How Do Anime Adapt Knaves Into Antihero Characters?

4 Answers2025-08-31 09:30:16
I still get a little giddy whenever a clever knave on screen gets the antihero treatment — there’s something delicious about watching a scammer or thief move from pure troublemaker to morally gray lead. For me, the trick is all about framing. Directors and writers recast the knave’s selfishness as survival instincts, or give them a code of honor that clashes with the world’s cruelty. You see this when a smooth-talking thief reveals a soft spot for kids or animals, or when a con artist’s heists expose worse corruption. It flips the audience’s loyalties without asking them to forget the character’s flaws. Visually and sonically, adaptations lean hard on charisma: slick camera work, close-ups that linger on a sly grin, and a soundtrack that makes every heist feel cinematic. Voice acting also plays a huge role — a charming cadence or weary growl can make a liar feel lovable. I binge-watched late nights and noticed how episodes that prioritize intimate flashbacks or moral dilemmas turn a knave into someone you root for, even when they’re doing awful things.

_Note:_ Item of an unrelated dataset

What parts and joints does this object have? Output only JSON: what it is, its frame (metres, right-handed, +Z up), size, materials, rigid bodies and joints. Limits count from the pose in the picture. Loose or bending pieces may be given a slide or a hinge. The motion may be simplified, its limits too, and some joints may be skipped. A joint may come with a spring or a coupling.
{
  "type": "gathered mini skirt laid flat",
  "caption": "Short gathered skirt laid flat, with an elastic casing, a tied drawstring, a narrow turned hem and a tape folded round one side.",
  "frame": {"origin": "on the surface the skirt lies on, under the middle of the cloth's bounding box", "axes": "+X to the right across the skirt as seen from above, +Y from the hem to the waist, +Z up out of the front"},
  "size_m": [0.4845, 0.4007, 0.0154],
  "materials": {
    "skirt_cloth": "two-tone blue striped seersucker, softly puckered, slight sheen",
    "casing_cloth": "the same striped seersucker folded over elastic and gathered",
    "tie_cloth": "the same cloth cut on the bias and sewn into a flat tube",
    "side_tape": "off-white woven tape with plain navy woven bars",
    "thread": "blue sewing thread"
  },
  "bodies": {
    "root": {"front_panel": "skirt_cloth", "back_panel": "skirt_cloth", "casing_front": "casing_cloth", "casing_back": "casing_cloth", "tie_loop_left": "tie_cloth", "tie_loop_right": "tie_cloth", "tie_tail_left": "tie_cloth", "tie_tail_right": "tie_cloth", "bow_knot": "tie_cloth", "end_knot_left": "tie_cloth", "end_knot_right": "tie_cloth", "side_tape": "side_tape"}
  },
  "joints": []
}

Shows like 'Lupin III' or the episodic moral ambiguity of 'Cowboy Bebop' are great at this. Another move is to make consequences real. When a knave-turned-antihero is haunted by their past or forced to protect someone, it earns empathy. The best adaptations don’t redeem instantly; they allow small acts—refusing a final score, saving a friend—to build a believable shift. That slow erosion of cynicism, combined with stylish presentation and a believable inner code, is how knaves become antiheroes in anime for me.